I believe that the DOD is supposed to follow the ITAR even when they are the exporter. But they usually don’t and State usually looks the other way. Then, based on that “experience”, the DOD will often tell contractors and freight fowarders, “We’re the military. There’s no license required.” And that’s where the contractors and forwarders get into trouble.
DOD shipments from the U.S. to a U.S. battlefield weren’t intended to be covered by the AECA and are clearly exempted by section 126.4 of the ITAR. In short, DOD didn’t need export licenses to take military vehicles and armaments to Iraq. And private exporters don’t need export licenses to ship to the military in the United States USML items that the military itself takes abroad. If a commercial carrier delivers the USML item to the military abroad, a government bill of lading must be used or an export license must be obtained.

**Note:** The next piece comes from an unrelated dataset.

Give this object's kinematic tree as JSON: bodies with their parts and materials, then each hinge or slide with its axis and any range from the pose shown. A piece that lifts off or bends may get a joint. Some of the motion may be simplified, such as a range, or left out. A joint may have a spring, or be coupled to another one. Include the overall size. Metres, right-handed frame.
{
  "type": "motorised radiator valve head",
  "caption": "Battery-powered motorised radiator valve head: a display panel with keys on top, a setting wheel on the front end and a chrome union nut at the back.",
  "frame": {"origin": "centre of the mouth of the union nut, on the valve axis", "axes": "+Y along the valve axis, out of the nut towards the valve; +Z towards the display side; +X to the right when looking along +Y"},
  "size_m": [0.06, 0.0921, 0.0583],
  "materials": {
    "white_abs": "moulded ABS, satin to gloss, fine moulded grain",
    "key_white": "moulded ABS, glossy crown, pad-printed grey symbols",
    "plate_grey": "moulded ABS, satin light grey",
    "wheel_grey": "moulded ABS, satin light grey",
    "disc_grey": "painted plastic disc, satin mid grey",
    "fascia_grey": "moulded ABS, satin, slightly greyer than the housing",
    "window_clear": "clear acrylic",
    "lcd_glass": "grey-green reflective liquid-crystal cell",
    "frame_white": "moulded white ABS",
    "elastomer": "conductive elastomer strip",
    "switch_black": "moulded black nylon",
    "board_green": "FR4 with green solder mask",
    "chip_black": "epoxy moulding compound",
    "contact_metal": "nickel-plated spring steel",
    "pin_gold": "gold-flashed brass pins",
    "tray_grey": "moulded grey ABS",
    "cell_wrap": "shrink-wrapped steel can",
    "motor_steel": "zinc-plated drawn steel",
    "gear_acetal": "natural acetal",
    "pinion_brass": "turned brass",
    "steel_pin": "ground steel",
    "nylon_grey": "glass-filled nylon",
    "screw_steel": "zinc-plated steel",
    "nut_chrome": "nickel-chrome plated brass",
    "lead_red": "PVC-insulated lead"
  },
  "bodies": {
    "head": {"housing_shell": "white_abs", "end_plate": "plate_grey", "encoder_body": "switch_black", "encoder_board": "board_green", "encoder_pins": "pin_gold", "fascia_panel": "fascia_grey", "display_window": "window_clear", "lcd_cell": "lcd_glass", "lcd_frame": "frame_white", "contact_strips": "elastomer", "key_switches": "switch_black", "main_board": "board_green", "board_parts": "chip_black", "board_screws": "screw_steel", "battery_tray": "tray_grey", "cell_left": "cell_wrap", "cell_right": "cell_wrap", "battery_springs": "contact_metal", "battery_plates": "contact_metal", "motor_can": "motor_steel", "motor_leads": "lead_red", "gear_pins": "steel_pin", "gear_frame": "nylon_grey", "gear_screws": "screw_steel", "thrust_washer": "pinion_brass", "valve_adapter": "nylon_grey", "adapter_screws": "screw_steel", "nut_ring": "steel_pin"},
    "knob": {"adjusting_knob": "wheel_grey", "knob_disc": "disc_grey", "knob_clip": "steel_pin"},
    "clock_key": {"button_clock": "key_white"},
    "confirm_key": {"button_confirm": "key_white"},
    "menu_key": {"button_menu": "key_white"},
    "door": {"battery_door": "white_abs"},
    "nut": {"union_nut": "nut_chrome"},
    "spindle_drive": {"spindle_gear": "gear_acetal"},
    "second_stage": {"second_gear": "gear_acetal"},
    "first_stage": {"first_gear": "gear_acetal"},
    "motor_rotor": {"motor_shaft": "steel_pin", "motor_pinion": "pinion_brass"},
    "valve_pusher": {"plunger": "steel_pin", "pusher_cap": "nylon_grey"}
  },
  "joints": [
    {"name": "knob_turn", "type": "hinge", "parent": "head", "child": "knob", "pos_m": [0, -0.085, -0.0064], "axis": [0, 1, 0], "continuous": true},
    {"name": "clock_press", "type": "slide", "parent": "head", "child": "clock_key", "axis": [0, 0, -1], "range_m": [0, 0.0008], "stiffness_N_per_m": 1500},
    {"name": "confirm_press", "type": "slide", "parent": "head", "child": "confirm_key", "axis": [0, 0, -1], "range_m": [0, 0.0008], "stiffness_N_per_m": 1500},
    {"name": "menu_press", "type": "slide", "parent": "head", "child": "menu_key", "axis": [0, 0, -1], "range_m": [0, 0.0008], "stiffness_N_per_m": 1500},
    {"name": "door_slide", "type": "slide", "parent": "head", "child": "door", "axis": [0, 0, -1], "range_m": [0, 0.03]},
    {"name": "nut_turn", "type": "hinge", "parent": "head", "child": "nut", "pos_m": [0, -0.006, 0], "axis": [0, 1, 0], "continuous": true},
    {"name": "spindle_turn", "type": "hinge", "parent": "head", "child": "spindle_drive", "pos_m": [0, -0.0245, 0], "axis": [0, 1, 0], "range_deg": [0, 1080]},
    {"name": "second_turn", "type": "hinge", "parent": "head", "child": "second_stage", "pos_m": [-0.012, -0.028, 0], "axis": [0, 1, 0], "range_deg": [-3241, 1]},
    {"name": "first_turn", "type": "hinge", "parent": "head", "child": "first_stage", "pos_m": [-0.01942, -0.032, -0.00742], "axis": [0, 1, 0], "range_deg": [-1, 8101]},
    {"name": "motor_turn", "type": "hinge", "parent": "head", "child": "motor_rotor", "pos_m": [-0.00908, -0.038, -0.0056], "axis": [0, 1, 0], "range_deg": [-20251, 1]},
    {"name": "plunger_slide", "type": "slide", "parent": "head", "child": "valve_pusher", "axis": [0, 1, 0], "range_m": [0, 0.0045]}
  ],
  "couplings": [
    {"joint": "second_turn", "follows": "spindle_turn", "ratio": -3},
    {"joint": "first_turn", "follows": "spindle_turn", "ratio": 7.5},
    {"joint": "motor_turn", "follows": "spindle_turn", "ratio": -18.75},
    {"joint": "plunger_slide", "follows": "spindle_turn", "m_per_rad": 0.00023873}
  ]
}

I own the company and with out me going to off shore we would be out of business,what don;t you understand. Do you think i even want to deal with off shore
While it may be true, insofar as it goes, that “If the manufacturer sells the equipment to the U.S. military and they take it abroad, the manufacturer doesn’t need a license”; if the U.S. military purchase order requires the manufacturer to deliver to the OCONUS location, DDTC takes the position that it requires a license, even though that is clearly contrary to the last clause of Section 38(b)(2) of the Arms Export Control Act. There appear to be a number of folks at DDTC who believe that DDTC’s compliance with statutes passed by Congress is voluntary at their discretion.

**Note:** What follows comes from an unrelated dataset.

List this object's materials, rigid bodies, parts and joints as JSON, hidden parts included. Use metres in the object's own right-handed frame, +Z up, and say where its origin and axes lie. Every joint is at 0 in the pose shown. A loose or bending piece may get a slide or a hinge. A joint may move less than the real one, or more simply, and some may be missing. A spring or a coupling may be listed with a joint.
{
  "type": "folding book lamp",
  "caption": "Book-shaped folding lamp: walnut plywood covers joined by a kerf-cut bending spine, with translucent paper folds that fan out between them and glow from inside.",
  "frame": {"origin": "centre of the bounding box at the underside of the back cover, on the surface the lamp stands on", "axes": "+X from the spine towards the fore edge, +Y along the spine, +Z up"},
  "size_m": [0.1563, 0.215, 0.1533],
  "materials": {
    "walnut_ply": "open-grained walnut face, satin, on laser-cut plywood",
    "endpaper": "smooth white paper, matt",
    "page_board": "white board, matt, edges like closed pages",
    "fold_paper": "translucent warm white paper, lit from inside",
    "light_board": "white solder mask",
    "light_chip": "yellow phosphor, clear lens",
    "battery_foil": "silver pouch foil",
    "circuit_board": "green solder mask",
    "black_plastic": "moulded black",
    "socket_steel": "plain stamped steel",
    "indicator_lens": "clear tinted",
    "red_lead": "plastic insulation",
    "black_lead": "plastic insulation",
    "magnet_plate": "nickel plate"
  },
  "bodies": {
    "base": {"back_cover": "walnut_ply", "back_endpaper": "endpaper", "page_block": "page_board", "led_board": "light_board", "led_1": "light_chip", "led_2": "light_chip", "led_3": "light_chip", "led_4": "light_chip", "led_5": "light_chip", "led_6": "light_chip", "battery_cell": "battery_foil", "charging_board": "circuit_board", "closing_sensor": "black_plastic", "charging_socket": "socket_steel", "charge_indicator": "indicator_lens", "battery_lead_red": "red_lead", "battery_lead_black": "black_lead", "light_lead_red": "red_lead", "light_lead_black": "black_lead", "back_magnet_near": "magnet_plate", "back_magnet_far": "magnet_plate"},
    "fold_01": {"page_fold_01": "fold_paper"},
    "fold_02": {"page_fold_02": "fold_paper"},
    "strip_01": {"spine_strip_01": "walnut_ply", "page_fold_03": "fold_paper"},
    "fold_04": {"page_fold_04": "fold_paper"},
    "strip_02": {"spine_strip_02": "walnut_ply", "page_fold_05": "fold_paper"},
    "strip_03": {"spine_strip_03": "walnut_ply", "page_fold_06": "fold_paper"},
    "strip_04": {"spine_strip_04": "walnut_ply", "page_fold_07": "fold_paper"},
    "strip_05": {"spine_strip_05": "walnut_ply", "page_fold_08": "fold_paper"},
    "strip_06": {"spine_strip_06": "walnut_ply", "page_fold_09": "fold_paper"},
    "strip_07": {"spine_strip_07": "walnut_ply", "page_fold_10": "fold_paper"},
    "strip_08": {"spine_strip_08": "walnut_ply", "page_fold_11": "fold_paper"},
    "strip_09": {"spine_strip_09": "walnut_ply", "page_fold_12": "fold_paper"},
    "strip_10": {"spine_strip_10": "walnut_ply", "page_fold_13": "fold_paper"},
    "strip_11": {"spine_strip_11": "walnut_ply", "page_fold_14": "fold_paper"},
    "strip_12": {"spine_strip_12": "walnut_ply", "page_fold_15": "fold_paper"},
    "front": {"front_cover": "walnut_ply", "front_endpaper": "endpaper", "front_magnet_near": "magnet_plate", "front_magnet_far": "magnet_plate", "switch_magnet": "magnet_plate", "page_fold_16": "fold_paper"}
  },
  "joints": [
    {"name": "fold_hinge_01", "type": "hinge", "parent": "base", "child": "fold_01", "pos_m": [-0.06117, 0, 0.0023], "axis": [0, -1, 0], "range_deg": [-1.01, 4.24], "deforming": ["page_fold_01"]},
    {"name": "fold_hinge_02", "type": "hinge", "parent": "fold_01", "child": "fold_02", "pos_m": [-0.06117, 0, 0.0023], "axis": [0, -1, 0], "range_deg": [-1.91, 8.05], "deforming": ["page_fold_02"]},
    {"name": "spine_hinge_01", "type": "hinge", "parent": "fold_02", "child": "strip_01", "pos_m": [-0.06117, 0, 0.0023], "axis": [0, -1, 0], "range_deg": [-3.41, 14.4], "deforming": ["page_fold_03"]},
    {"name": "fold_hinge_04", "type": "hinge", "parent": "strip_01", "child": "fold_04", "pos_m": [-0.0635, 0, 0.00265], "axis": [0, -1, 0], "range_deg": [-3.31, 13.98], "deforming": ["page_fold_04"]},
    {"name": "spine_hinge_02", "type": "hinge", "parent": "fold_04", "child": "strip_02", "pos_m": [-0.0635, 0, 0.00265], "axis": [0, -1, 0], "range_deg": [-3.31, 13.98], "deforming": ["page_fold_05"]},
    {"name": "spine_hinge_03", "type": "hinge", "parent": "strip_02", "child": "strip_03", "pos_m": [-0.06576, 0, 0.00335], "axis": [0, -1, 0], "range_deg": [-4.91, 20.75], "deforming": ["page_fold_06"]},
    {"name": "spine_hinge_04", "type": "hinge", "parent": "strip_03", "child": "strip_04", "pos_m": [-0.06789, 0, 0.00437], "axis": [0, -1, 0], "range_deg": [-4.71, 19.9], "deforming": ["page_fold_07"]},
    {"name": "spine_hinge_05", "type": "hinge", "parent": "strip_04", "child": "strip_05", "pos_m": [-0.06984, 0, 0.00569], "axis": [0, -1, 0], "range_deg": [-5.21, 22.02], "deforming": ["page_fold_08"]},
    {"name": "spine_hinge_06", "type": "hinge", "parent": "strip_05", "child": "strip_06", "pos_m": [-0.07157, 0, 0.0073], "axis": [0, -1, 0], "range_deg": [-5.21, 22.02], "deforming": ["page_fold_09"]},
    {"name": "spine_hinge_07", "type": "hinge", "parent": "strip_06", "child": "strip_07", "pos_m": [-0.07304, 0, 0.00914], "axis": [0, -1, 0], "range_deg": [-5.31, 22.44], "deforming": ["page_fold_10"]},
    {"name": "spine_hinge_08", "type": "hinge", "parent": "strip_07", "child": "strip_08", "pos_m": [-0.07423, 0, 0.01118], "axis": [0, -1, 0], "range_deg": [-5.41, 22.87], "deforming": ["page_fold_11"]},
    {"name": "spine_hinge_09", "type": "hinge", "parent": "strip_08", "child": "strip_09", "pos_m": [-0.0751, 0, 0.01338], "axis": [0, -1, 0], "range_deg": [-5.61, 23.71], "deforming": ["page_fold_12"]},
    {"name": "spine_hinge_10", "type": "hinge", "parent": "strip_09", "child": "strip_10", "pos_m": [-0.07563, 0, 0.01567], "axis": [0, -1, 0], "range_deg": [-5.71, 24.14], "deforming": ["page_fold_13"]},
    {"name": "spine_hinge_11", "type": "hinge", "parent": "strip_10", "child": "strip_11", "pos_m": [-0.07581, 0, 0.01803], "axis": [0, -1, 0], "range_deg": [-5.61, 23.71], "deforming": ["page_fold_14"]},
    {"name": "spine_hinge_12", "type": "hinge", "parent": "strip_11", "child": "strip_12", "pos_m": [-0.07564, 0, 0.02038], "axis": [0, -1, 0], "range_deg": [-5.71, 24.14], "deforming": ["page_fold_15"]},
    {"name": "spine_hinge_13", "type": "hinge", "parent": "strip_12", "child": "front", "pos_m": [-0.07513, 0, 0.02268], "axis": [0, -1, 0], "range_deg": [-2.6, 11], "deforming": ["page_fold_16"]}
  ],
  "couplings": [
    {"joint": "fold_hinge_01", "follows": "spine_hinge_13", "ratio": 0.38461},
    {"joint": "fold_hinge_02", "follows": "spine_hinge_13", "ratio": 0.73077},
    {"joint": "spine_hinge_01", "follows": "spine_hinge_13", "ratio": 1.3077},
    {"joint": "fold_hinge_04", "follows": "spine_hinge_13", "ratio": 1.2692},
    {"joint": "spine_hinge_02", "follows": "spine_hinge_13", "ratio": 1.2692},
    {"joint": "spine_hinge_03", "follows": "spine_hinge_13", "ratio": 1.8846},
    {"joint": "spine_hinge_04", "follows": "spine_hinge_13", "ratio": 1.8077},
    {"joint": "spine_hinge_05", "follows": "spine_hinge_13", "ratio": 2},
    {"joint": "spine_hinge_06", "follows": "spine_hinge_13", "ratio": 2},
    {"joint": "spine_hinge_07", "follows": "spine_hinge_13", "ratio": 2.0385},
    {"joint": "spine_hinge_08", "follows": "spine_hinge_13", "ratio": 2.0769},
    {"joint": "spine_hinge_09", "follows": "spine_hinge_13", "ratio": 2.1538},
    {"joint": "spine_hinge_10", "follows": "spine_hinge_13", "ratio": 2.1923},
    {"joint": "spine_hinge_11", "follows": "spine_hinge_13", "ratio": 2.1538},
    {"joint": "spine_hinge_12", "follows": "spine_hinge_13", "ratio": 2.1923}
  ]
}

I don’t doubt that some folks at DDTC may have taken that position, but I haven’t had anyone there take that position with me. As I noted below, it seems to me that — in addition to 38(b)(2) of the AECA, section 126.4 of the AECA would apply.
I agree that the company sending a purchase order “not marked ITAR” for a part subject to State jurisdiction enjoys a competitive advantage over others. In my opinion, a company seeing that should contact Immigration and Customs Enforcement immediately to level the playing field. Why should any company be able to reap an advantage by committing a felony.